Little by little these past few weeks, I’ve been working on my “best of” list for the music of 2006. I guess I’ll let it fly sometime in December, I’m imagining posting it while in Florida for the holidays. As part of the process, I go back and listen to each album I shortlisted throughout the year, and try to write something about it while it’s on the cans. Today I wrote a little bit for one album that I liked so much, I’m going to put it here – but without listing what album it was for. I justify this because a) I’m running low on material and I liked it, and b) I figure people don’t really read all the “best of” text anyway (who wants to read some dude’s gushing over rock ‘n’ roll, anyway?):

One night back in highschool, I found myself at one of many parties in the woods. Sharaun could never accompany me to these things, so I was flying solo. At some point, an upperclassmen girl I knew fairly well sauntered over and, her face lit furtively by the flickering bonfire, whispered close that she wanted to try some of what I was smoking, but that she was with her “straight” friends and needed to be discreet.

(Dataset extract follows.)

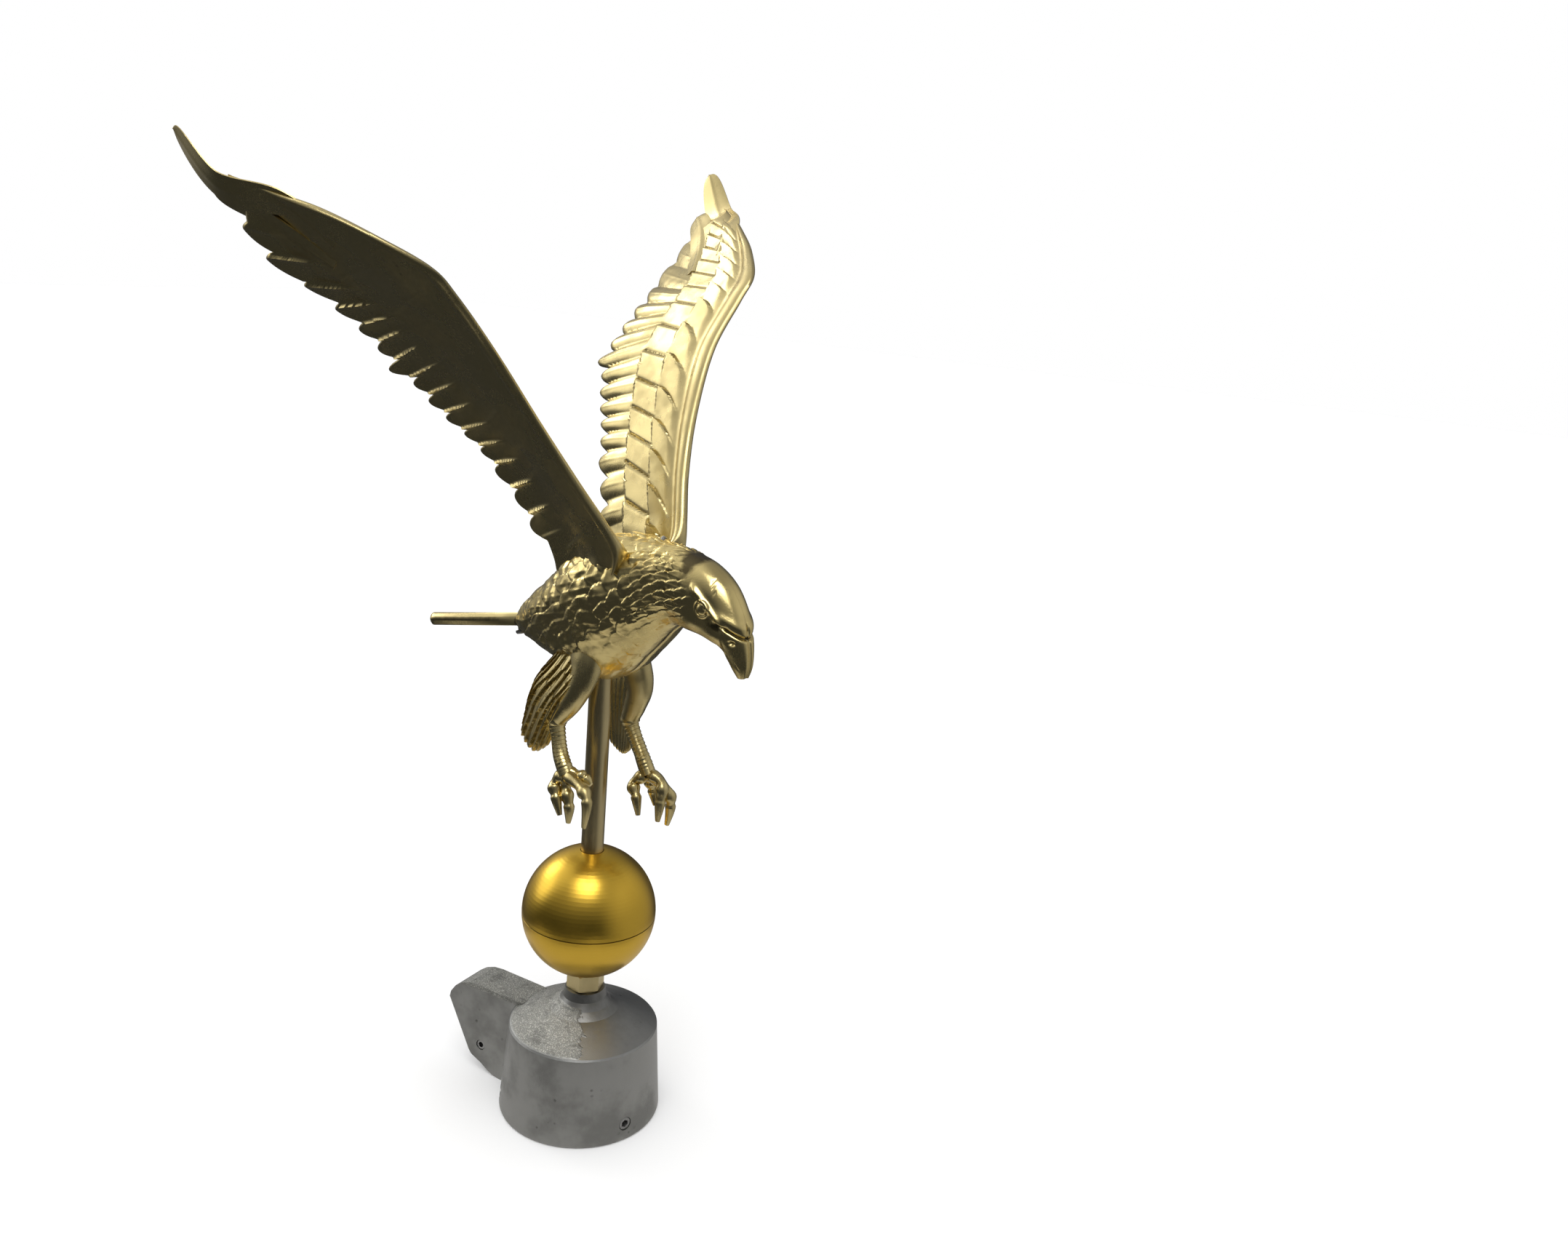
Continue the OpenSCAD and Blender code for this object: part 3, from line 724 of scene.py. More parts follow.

So that’s how this girl and I, our relationship already clearly established to me, her, and apparently others as being flirty enough to raise eyebrows, found ourselves quietly slipping off into the trees to get high together. I’m convinced I could’ve made anything happen under the shelter of those trees that night, but I didn’t. We smoked, laughed, enjoying our teenage moment, and walked out together into the crowd some five minutes later.

I guess our disappearance into, and subsequent reappearance from, darkness got folks talking though – and by Monday morning at school it was said that we’d bedded in the pine needles. I had a time explaining to Sharaun, but everything worked out in the end.

Ahhh yes, those sacred years… nothing like highschool when I was bulletproof.

Oh my, the “new” Beatles record has leaked and I’m 24hrs late to the party… gotta catch up… goodnight.